Please let me know what you think -- feedback is cheerfully welcomed.

All the best,

Dan
 
Wow! This certainly is a fascinating historical archive that you've commenced putting together and a huge undertaking to digitise and OCR to make word searchable! Clearly you're in for the long haul with that amazing scanner. Thank you for sharing and making this freely available 🙂
 
while that is a noble undertaking, the images and articles are likely copyrighted. As soon as you accept a donation you are likely in violation of any fair use you could claim. I'd consult a Lawyer familiar with copyright both domestically and internationally. Written permission from Leica may only cover article content and not the images. Getting sued later will be quite costly.
 
Sometimes people laugh at me dragging the M9 into the backcountry, and my cries for a smaller M body. Oh that's not what its for....is implied.

Those folks should have a gander at "High Life and Leicas" summer 1950. 🙂

How about a nice little digital IIIf?
 
Thanks for this great effort!!!!

By the way, if you own an IPAD/Android tablet, Leica released the "M magazine" application for free. They sell hard copies as well (~20USD/magazine if i am not wrong) but they digital version is in very high quality too. It is cool that they give it for free and can be downloaded for offline viewing. I bought the first issue of the magazine and stopped buying after seeing the app.

http://m-magazine.photography/ceemes/en/app/


P.s: there is also "S magazine" app for the Leica-S fashion shots.
 
Awesome info Srono -- I just installed the Leica apps and am enjoying them (even if there's no way on God's green earth I'll ever be able to afford modern Leica equipment -- I own only one piece of Leica stuff, a 5cm viewfinder.)
 
I have mixed feelings about this project. On one hand, it's really cool to have access to these old magazines--and so many of them--that I otherwise wouldn't. However, it seems like a major copyright violation. I don't know what agreements looked like between writers and photographers and the magazine and whether they included online. So, this could be quite complicated--far beyond getting an approval from the publisher.

What you're doing does not fall under fair use as it's commonly understood.
 
Well, after some back and forth, I got a surprisingly gracious takedown request from Leica Camera AG today.

I'm not surprised. I am a touch disappointed that I have to take the site offline, but I'm happy that a lot of people were able to access it while it was live.

I won't soapbox about copyright reform here.

-- Dan
 
I'm disappointed. When its something so out of print and otherwise unavailable, its not like I can support the appropriate authors/photographers/publishers as I normally would. And for the record, I would.

So, thank you for the glimpse into such neat old material.
 
Well, after some back and forth, I got a surprisingly gracious takedown request from Leica Camera AG today.
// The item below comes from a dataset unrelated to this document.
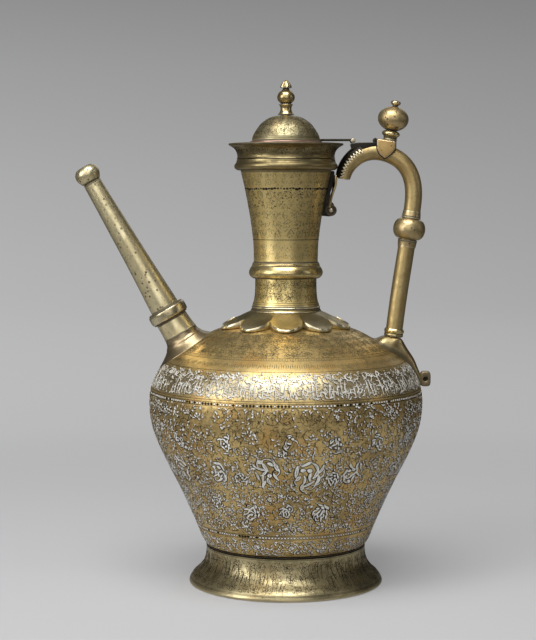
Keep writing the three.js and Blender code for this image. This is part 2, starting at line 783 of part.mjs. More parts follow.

I'm not surprised. I am a touch disappointed that I have to take the site offline, but I'm happy that a lot of people were able to access it while it was live.

-- Dan

Well, that's a crying shame. I had been too busy to access all those, but had it on my list to do this weekend.
No good deal goes unpunished, especially in a world with too many lawyers.
I don't guess there is a chance I could still get the DVD from you? which is what I might have ended up doing anyway.
I do applaud your initiative in undertaking this helpful, and let's face it, needed task, anyway.
Like a friend used to tell me, "the nail that stands up, will be hammered down."